Sellers can still sell other items on the site, but won't be able to use the company's Fulfilled By Amazon service, which allows them to stock their items in Amazon's warehouses for quick distribution and shipment.
This step is another move in just the past two days by Amazon to prioritize serving its customers as the world has changed in dramatic ways essentially overnight. Every company--if they haven't already--should take stock and prioritize what matters most right now.
For most companies, that should be protecting your people and your customers as best you can. Right now, there are plenty of things that just aren't that important and can wait.
At the same time, there are probably some things you can do for your business and your community.

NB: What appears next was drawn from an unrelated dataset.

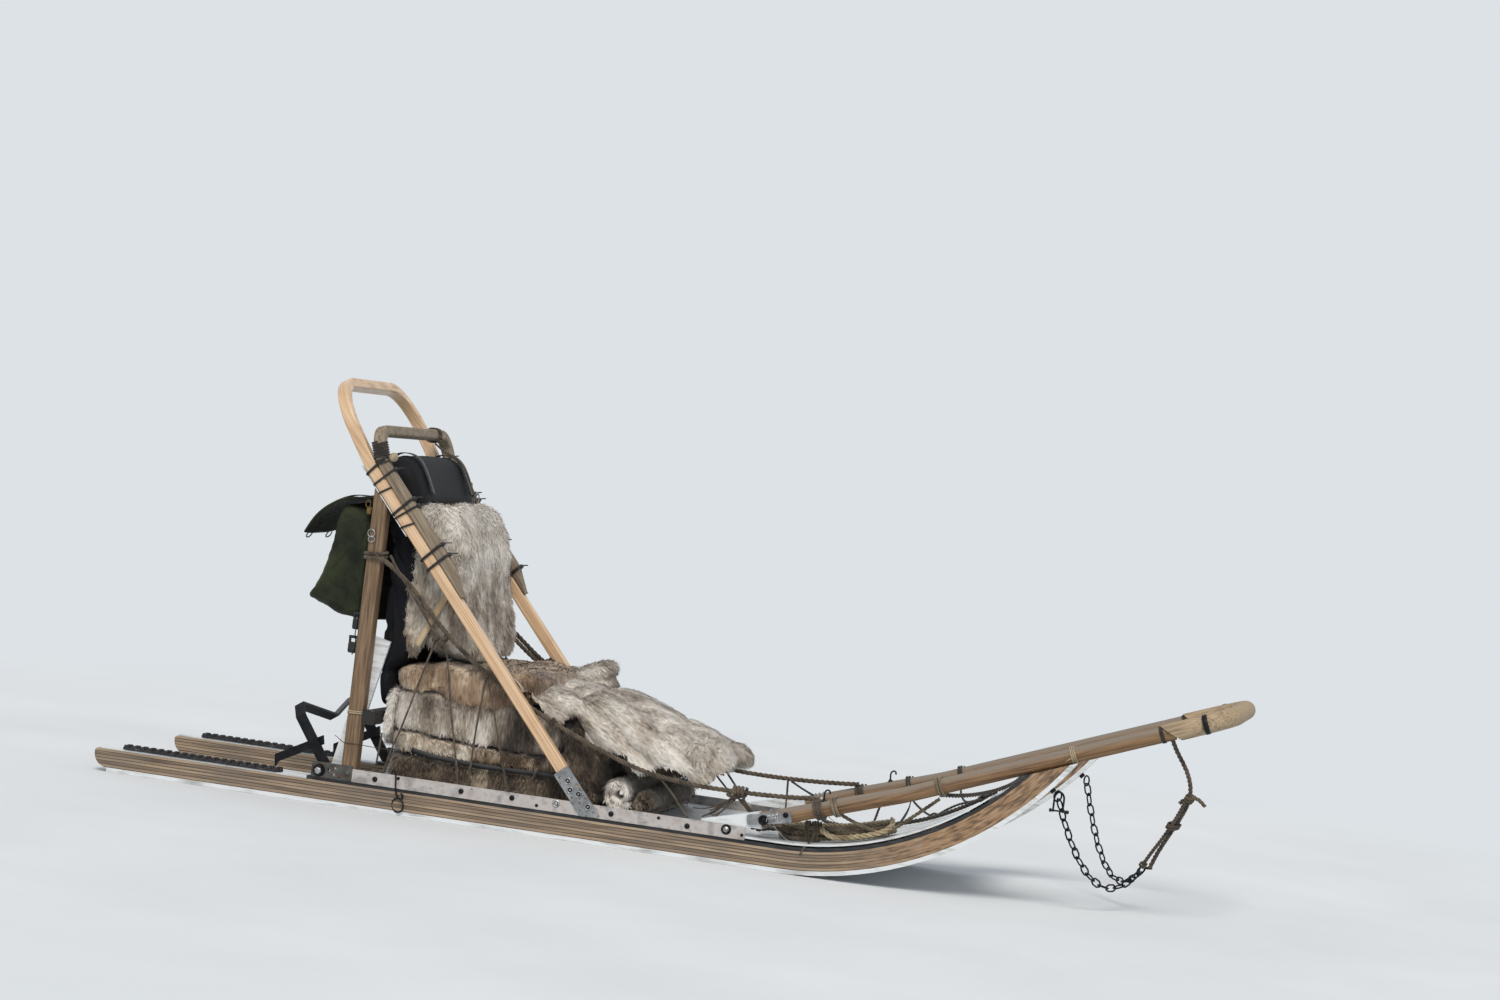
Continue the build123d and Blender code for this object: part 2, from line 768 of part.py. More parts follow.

It may not require an Amazon-size shift in the short term, but as a business owner, make a decision to use this time to be as productive as you can and prepare your business for what comes next.
I saw a local coffee shop today, for example, that has had to shut its doors, but it is launching a new app so people can order ahead and pick up, and is starting door-to-door delivery.
Those are the types of things that can help you maintain your business during a crisis, while also continuing to provide for your customers. Getting creative and devoting time and resources for the future are always good investments--now more than ever.